Em 1.204, o Rei Phillipe Auguste (o mesmo que ajudou a fortificar o Monte Saint Michel, retomou o controle do Ducado da Normandia, Anjou e Saintonge, destituindo o Rei Inglês de domínio dessas regiões, porém na Aquitânia permaneceu sob domínio inglês.

Em 1.453, após três séculos de Domínio Inglês sobre a Região, Carlos VII, Rei da França, conseguiu uma vitória na Batalha de Castillion, em 17 de Julho de 1.453 a Guerra foi finalmente terminada, após 116 anos e as regiões antes ocupadas pelo Reino Inglês voltaram para a Coroa Francesa, conforme um acordo de trégua realizado em Outubro de 1.453.

Apenas com o Tratado de Picquigny, assinado em 1.455 que a Guerra oficialmente terminou.

Bordeaux: entre a Reconquista e a Revolução.

Com a reconquista francesa, ao menos 2.000 habitantes saíram de Bordeaux em direção à Inglaterra, numa época em que a população não tinha mais do que poucas dezenas de milhares.

Em 1.462, Louis XI decidiu instalar um Parlamento em Bordeaux (em 1.789, existiam cerca de 13 parlamentos ao longo do Território da França), ou seja, essa medida fez com que a importância de Bordeaux fosse elevada.

Esse, além de outros fatos transformaram a cidade num dos importantes polos culturais e também pontos de revoltas, após Paris, a mais explosiva.

A economia cresceu de forma substancial e com isso o crescimento populacional quase dobrou em menos de um século, passando de 66 mil para mais de 110 mil habitantes.

Na véspera da revolução, Bordeaux era o porto mais importante da Europa Continental, e na classificação mundial, perdia somente para Londres, o que tornava a cidade um ponto vital para o comércio.

Após Revolução até os dias de hoje

Parte considerável da população apoiou o Golpe de 18 Brumário, em 9 de novembro de 1.799, que levou Napoleão ao poder como Primeiro Consul.

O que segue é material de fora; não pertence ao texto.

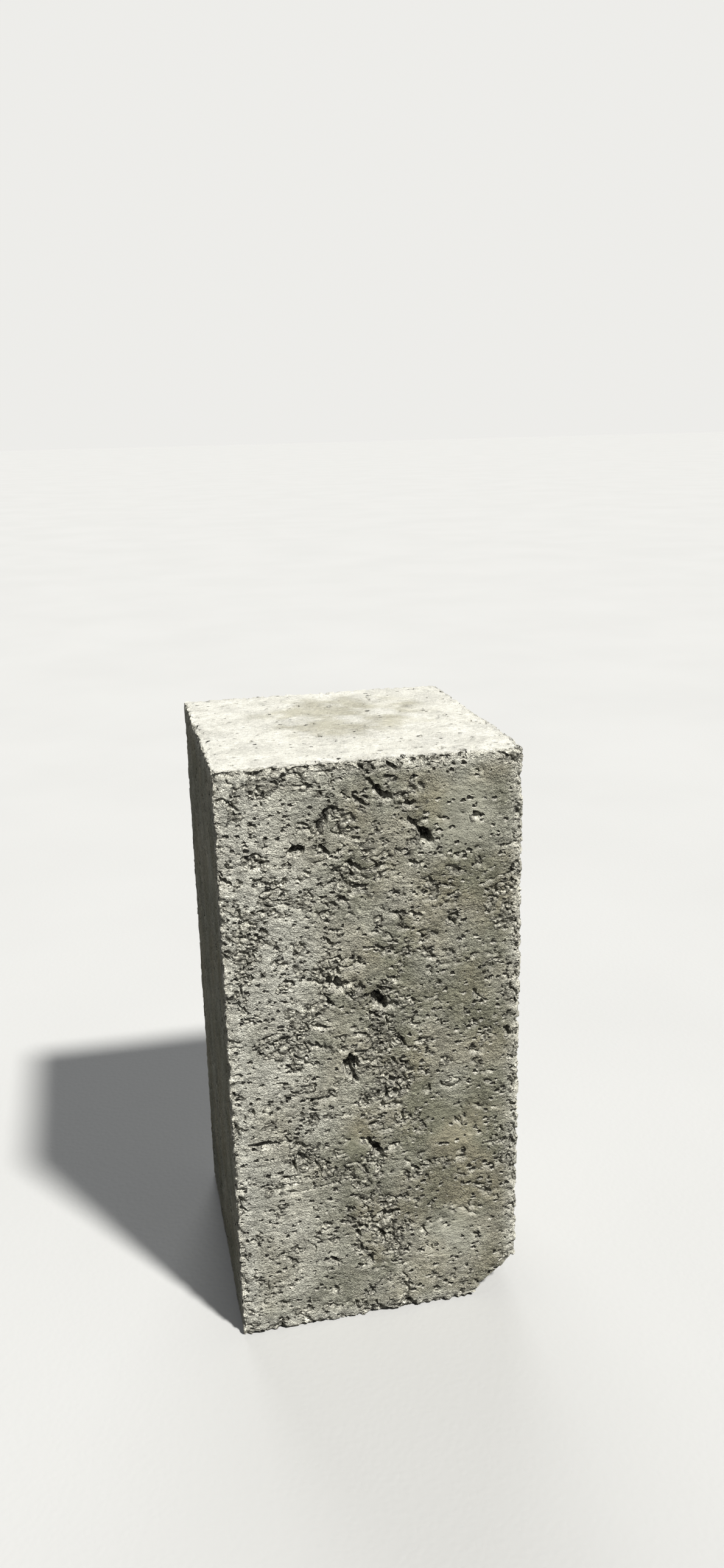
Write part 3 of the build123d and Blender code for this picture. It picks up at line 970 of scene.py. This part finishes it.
def startMaterial(name):
    material = bpy.data.materials.new(name)
    material.use_nodes = True
    tree = material.node_tree
    place = addNode(tree, "ShaderNodeTexCoord").outputs["Object"]
    return material, tree, tree.nodes["Principled BSDF"], place


concreteLook = {
    "coolPaste": (0.238, 0.239, 0.180, 1),
    "warmPaste": (0.310, 0.293, 0.215, 1),
    "greyDust": (0.662, 0.664, 0.593, 1),
    "tornSkin": (0.665, 0.652, 0.553, 1),
    # pale dust on rubbed arrises and pit rims, and painted highlight on pit rims and up-facing ledges
    "paleDustAndHighlight": (0.760, 0.747, 0.652, 1),
    "topDust": (0.555, 0.551, 0.505, 1),
    "topStain": (0.375, 0.364, 0.298, 1),
    # painted shade, laid in hollows, crevices, creases and under the upper lips of pits
    "paintedShade": (0.022, 0.021, 0.017, 1),
    "darkSand": (0.080, 0.076, 0.062, 1),
    "roughness": (0.86, 0.97),
    "specular": 0.12,
    # how fully each thing covers what lies below it
    "dustCover": 0.9,
    "tornCover": 0.55,
    "rubCover": (0.30, 0.82),  # on the arrises, outside the clouds and in them
    "stainCover": (1.0, 0.12),  # where no dust lies, and under the most
    "wallShade": (0.92, 0.25),  # painted shade of a hollow: on its walls, and on its ledges
    # painted shade in crevices, painted highlight on ledges, pale dust and painted highlight on pit rims,
    # dark sand, painted shade in creases and painted shadow in pits
    "creviceCover": 0.92,
    "ledgeCover": 0.82,
    "rimCover": 0.9,
    "sandCover": 0.4,
    "creaseCover": 0.55,
    "pitCover": 0.96,
    # how many of each pattern lie in a metre
    "warmScale": 22.0,
    "stainScale": 40.0,
    "cloudScale": 60.0,
    "flakeScale": 260.0,
    "streakScale": 300.0,
    "pitScale": 300.0,
    "coarseScale": 420.0,
    "smallPitScale": 600.0,
    "sandScale": 1100.0,
    # how dark and how light the whole gets by it
    "cloudContrast": (0.88, 1.10),
    "streakContrast": (-0.06, 0.06),
    "flakeContrast": (-0.25, 0.20),
    # on smooth skin, and on rough or torn skin
    "sandContrast": (0.12, 0.21),
    "pitShare": (0.15, 0.24),
    "smallPitShare": (0.17, 0.32),
    "sandHeight": (0.20, 0.50),
    "coarseHeight": (0.15, 2.3),
    "streakHeight": (0.18, 0.60),
    "flakeHeight": (0.24, 2.4),
    "pitHeight": 2.4,
    "smallPitHeight": 1.8,
    "bump": 0.0014,  # metres, for a height of 1
}


def concretePattern(tree, place, mask):
    # What the colour and the bump share: soft patches, sand, pits and flakes on Object coordinates.
    look = concreteLook
    flat = stretched(tree, place, (0.6, 1, 1))  # draws a pattern out along x
    wide = stretched(tree, place, (0.85, 1, 1))  # and a little less
    still = ramp(tree, mask["crown"], 0.0, 1.0, 1.0, 0.2)  # the top has few pits

    def mottled(vector, scale, detail, low, high):
        settings = {"Scale": look[scale], "Detail": detail, "Low": low, "High": high}
        return useGroup(tree, "mottle", Vector=vector, **settings)["Mask"]

    def pitted(vector, scale, share):
        amount = times(tree, ramp(tree, mask["rough"], 0, 1, *look[share]), still)
        return useGroup(tree, "pits", Vector=vector, Scale=look[scale], Amount=amount)

    return {
        "warm": mottled(place, "warmScale", 5.0, 0.42, 0.60),
        "cloud": mottled(place, "cloudScale", 6.0, 0.30, 0.72),
        "streak": mottled(flat, "streakScale", 4.0, 0.35, 0.7),
        "stained": mottled(place, "stainScale", 8.0, 0.34, 0.62),
        "sand": useGroup(tree, "grain", Vector=place, Scale=look["sandScale"]),
        "coarse": useGroup(tree, "grain", Vector=wide, Scale=look["coarseScale"]),
        "pits": pitted(wide, "pitScale", "pitShare"),
        "smallPits": pitted(flat, "smallPitScale", "smallPitShare"),
        "flakes": useGroup(tree, "flakes", Vector=flat, Scale=look["flakeScale"])["Height"],
        "torn": ramp(tree, mask["opened"], 0.1, 0.9),
    }


def concreteColour(tree, mask, pattern):
    # Cool and warm paste in soft patches, then each thing laid over the last: dust, torn skin,
    # rubbed arrises, the stained top, painted shade in hollows and crevices, painted highlights on
    # up-facing ledges, pale dust with painted highlights on the lower rims of pits, dark sand, painted
    # shade in creases and painted shadow under the upper lips of pits. Sand, streaks and flakes then make
    # the whole lighter and darker.
    look = concreteLook
    torn, coarse, pits, small = (pattern[name] for name in ("torn", "coarse", "pits", "smallPits"))

    def laid(colour, name, share):
        return blend(tree, share, colour, look[name])

    colour = blend(tree, pattern["warm"], look["coolPaste"], look["warmPaste"])
    colour = laid(colour, "greyDust", times(tree, mask["dusty"], look["dustCover"]))
    colour = laid(colour, "tornSkin", times(tree, torn, look["tornCover"]))
    rubbed = times(tree, mask["worn"], ramp(tree, pattern["cloud"], 0.0, 0.8, *look["rubCover"]))
    colour = laid(colour, "paleDustAndHighlight", rubbed)
    showing = ramp(tree, mask["dusty"], 0.0, 1.0, *look["stainCover"])
    stained = times(tree, pattern["stained"], showing)
    top = blend(tree, stained, look["topDust"], look["topStain"])
    colour = blend(tree, mask["crown"], colour, top)
    # painted shade for hollows: most on walls, least on ledges that face up, full on the top
    shade = larger(tree, ramp(tree, mask["ledge"], 0.0, 1.0, *look["wallShade"]), mask["crown"])
    colour = laid(colour, "paintedShade", times(tree, ramp(tree, mask["hollow"], 0.5, 1.0), shade))
    # painted shade in the crevices between lumps and along cracks
    crevices = times(tree, mask["crevice"], times(tree, shade, look["creviceCover"]))
    colour = laid(colour, "paintedShade", crevices)
    # painted highlight on ledges that face up, but not on the top
    ledgeHighlights = times(tree, mask["ledge"], ramp(tree, mask["crown"], 0.0, 0.6, look["ledgeCover"], 0.0))
    # pale dust and painted highlight on the lower rims of pits
    rimDustAndHighlights = larger(tree, pits["RimDustAndHighlight"], times(tree, small["RimDustAndHighlight"], 0.7))
    colour = laid(colour, "paleDustAndHighlight", larger(tree, times(tree, rimDustAndHighlights, look["rimCover"]), ledgeHighlights))
    speck = ramp(tree, coarse["Grey"], 0.92, 1.0, 0.0, look["sandCover"])
    colour = laid(colour, "darkSand", times(tree, speck, ramp(tree, torn, 0, 1, 0.35, 1.0)))
    # painted shade in the creases between the coarse grains of torn skin
    creases = times(tree, torn, ramp(tree, coarse["Height"], 0.35, 0.60, 1.0, 0.0))
    colour = laid(colour, "paintedShade", times(tree, creases, look["creaseCover"]))
    # painted shadow under the upper lips of pits
    pitShadows = larger(tree, pits["Mask"], times(tree, small["Mask"], 0.8))
    colour = laid(colour, "paintedShade", times(tree, pitShadows, look["pitCover"]))

    contrast = ramp(tree, mask["rough"], 0, 1, *look["sandContrast"])
    sandy = times(tree, ramp(tree, pattern["sand"]["Grey"], 0, 1, -1, 1), contrast)
    value = plus(tree, ramp(tree, pattern["cloud"], 0, 1, *look["cloudContrast"]), sandy)
    value = plus(tree, value, ramp(tree, pattern["streak"], 0, 1, *look["streakContrast"]))
    flaky = times(tree, torn, ramp(tree, pattern["flakes"], 0, 1, *look["flakeContrast"]))
    value = plus(tree, value, flaky)
    grey = addNode(tree, "ShaderNodeCombineColor", None, Red=value, Green=value, Blue=value).outputs[0]
    return blend(tree, 1.0, colour, grey, "MULTIPLY")


def concreteHeight(tree, mask, pattern):
    # Each pattern's height, larger where the skin is rough or torn, added up.
    look = concreteLook
    rough, torn = mask["rough"], pattern["torn"]
    fine = larger(tree, torn, times(tree, rough, 0.6))
    height = times(tree, pattern["sand"]["Height"], ramp(tree, rough, 0, 1, *look["sandHeight"]))
    for part, where, name in (
        (pattern["coarse"]["Height"], torn, "coarseHeight"),
        (pattern["streak"], rough, "streakHeight"),
        (pattern["flakes"], fine, "flakeHeight"),
    ):
        height = plus(tree, height, times(tree, part, ramp(tree, where, 0, 1, *look[name])))
    height = plus(tree, height, times(tree, pattern["pits"]["Height"], look["pitHeight"]))
    return plus(tree, height, times(tree, pattern["smallPits"]["Height"], look["smallPitHeight"]))


def concreteMaterial():
    look = concreteLook
    material, tree, shader, place = startMaterial("dryCastConcrete")
    mask = {
        name: addNode(tree, "ShaderNodeAttribute", {"attribute_name": name}).outputs["Fac"]
        for name in ("opened", "hollow", "crevice", "ledge", "rough", "worn", "dusty", "crown")
    }
    pattern = concretePattern(tree, place, mask)
    tree.links.new(concreteColour(tree, mask, pattern), shader.inputs["Base Color"])
    roughness = ramp(tree, pattern["sand"]["Grey"], 0, 1, *look["roughness"])
    tree.links.new(roughness, shader.inputs["Roughness"])
    height = concreteHeight(tree, mask, pattern)
    bump = addNode(tree, "ShaderNodeBump", None, Height=height, Distance=look["bump"], Strength=1.0)
    tree.links.new(bump.outputs[0], shader.inputs["Normal"])
    shader.inputs["Specular IOR Level"].default_value = look["specular"]
    return material


blockMesh.materials.clear()
blockMesh.materials.append(concreteMaterial())
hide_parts("concrete_block")
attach(block, "root")
print("block finished")


# Floor, lamps and world

studio = {
    "floorHalf": 30.0,  # metres
    "floorColour": (0.481, 0.487, 0.486, 1),  # as the camera sees it
    "floorShade": (0.12, 0.117, 0.110, 1),  # as it lights the block from below
    "floorClouds": 0.05,
    "floorRoughness": 0.9,
    "backdrop": (0.85, 0.845, 0.82, 1),
    "fill": (0.92, 0.96, 1.0, 1),
    "fillStrength": 0.10,
    # lamps: the way to each, its strength, its spread in degrees and its colour. The key's way is
    # read from the photograph's shadows.
    "lamps": {
        "key": ((0.31, -0.50, 0.81), 5.7, 5.0, (1.0, 0.975, 0.93)),
        "backLight": ((0.05, 0.88, 0.47), 1.9, 40.0, (1.0, 1.0, 1.0)),
    },
}


def showsBackdrop(tree):
    # 1 for rays that come from the camera, off a gloss or through glass
    path = addNode(tree, "ShaderNodeLightPath").outputs
    seen = larger(tree, path["Is Camera Ray"], path["Is Glossy Ray"])
    return larger(tree, seen, path["Is Transmission Ray"])


def floorMaterial():
    material, tree, shader, place = startMaterial("studioFloor")
    cloud = useGroup(tree, "mottle", Vector=place, Scale=3.0, Detail=3.0, Low=0.2, High=0.8)["Mask"]
    clouded = times(tree, cloud, studio["floorClouds"])
    seen = blend(tree, clouded, studio["floorColour"], studio["floorShade"])
    colour = blend(tree, showsBackdrop(tree), studio["floorShade"], seen)
    tree.links.new(colour, shader.inputs["Base Color"])
    fine = useGroup(tree, "grain", Vector=place, Scale=240.0)["Height"]
    bump = addNode(tree, "ShaderNodeBump", None, Height=fine, Distance=0.0001)
    tree.links.new(bump.outputs[0], shader.inputs["Normal"])
    shader.inputs["Roughness"].default_value = studio["floorRoughness"]
    shader.inputs["Specular IOR Level"].default_value = 0.0
    return material


def makeFloor():
    side = np.array((-studio["floorHalf"], studio["floorHalf"]))
    x, y = np.meshgrid(side, side, indexing="ij")
    corners = np.stack([x, y, 0 * x], axis=-1).reshape(-1, 3)
    mesh = bpy.data.meshes.new("floor")
    mesh.from_pydata(corners.tolist(), [], [(0, 2, 3, 1)])
    mesh.materials.append(floorMaterial())
    floor = bpy.data.objects.new("floor", mesh)
    bpy.context.scene.collection.objects.link(floor)


def makeLamps():
    for name, (way, strength, spread, colour) in studio["lamps"].items():
        lamp = bpy.data.lights.new(name, "SUN")
        lamp.energy = strength
        lamp.angle = math.radians(spread)
        lamp.color = colour
        made = bpy.data.objects.new(name, lamp)
        made.matrix_world = Vector(way).to_track_quat("Z", "Y").to_matrix().to_4x4()
        bpy.context.scene.collection.objects.link(made)


def makeWorld():
    world = bpy.data.worlds.new("studio")
    world.use_nodes = True
    tree = world.node_tree
    fill = tree.nodes["Background"]
    fill.inputs["Color"].default_value = studio["fill"]
    fill.inputs["Strength"].default_value = studio["fillStrength"]
    back = addNode(tree, "ShaderNodeBackground", None, Color=studio["backdrop"], Strength=1.0)
    ways = {"input0": showsBackdrop(tree), "input1": fill.outputs[0], "input2": back.outputs[0]}
    mixed = addNode(tree, "ShaderNodeMixShader", None, **ways)
    tree.links.new(mixed.outputs[0], tree.nodes["World Output"].inputs["Surface"])
    bpy.context.scene.world = world


makeFloor()
makeLamps()
makeWorld()
bpy.context.scene.view_settings.view_transform = "Standard"
print("studio ready")
print("studio ready")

Por algum tempo, Napoleão foi extremamente popular em Bordeaux, perdendo um pouco ao longo dos anos, em especial durante as Guerras contra a Espanha, entre 1.807 e 1.810. Sendo que Bordeaux foi a primeira cidade a apoiar o retorno dos Bourbon ao poder.

A cidade ao longo do século XIX, alternou momentos de apoio a monarquia (Império, Reino e Império novamente) e a República.

Durante a Primeira Guerra Mundial, a cidade foi a Capital provisória da França por alguns meses, entre setembro e dezembro de 1.914.

Hoje a cidade é uma das 10 maiores cidades da França, no quesito população, com mais de 240 mil habitantes.

Conclusão

Bordeaux é uma cidade linda, com história incrível e que definitivamente merece ser visitada por todos, amantes ou não do Vinho.

Pois essa cidade não se resume a este único produto, mas sim a toda a história que está envolvida.

É um destino que quando puder voltarei e por mais tempo do que apenas as poucas horas que eu tive, que deu para conhecer apenas superficialmente a beleza e majestade de Bordeaux.